Provided data
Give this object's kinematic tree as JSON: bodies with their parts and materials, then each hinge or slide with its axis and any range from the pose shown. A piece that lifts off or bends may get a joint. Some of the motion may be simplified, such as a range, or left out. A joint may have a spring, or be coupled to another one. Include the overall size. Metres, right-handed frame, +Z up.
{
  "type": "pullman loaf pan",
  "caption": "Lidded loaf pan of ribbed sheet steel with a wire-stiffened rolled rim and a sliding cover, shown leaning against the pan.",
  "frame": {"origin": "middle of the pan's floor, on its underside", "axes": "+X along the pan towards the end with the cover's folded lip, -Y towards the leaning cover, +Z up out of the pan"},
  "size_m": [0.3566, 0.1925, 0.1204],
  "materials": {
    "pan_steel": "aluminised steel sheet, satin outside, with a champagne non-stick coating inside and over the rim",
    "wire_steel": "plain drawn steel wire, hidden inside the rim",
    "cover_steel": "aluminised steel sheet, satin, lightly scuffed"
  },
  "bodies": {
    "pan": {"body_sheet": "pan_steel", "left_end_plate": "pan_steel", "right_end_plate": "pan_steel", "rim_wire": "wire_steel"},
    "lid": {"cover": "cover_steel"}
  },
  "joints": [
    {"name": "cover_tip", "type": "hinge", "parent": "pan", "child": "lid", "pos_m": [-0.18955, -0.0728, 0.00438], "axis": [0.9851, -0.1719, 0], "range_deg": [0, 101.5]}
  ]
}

Short task
Return what is listed above, exactly and completely.

Completed exercise
Give this object's kinematic tree as JSON: bodies with their parts and materials, then each hinge or slide with its axis and any range from the pose shown. A piece that lifts off or bends may get a joint. Some of the motion may be simplified, such as a range, or left out. A joint may have a spring, or be coupled to another one. Include the overall size. Metres, right-handed frame, +Z up.
{
  "type": "pullman loaf pan",
  "caption": "Lidded loaf pan of ribbed sheet steel with a wire-stiffened rolled rim and a sliding cover, shown leaning against the pan.",
  "frame": {"origin": "middle of the pan's floor, on its underside", "axes": "+X along the pan towards the end with the cover's folded lip, -Y towards the leaning cover, +Z up out of the pan"},
  "size_m": [0.3566, 0.1925, 0.1204],
  "materials": {
    "pan_steel": "aluminised steel sheet, satin outside, with a champagne non-stick coating inside and over the rim",
    "wire_steel": "plain drawn steel wire, hidden inside the rim",
    "cover_steel": "aluminised steel sheet, satin, lightly scuffed"
  },
  "bodies": {
    "pan": {"body_sheet": "pan_steel", "left_end_plate": "pan_steel", "right_end_plate": "pan_steel", "rim_wire": "wire_steel"},
    "lid": {"cover": "cover_steel"}
  },
  "joints": [
    {"name": "cover_tip", "type": "hinge", "parent": "pan", "child": "lid", "pos_m": [-0.18955, -0.0728, 0.00438], "axis": [0.9851, -0.1719, 0], "range_deg": [0, 101.5]}
  ]
}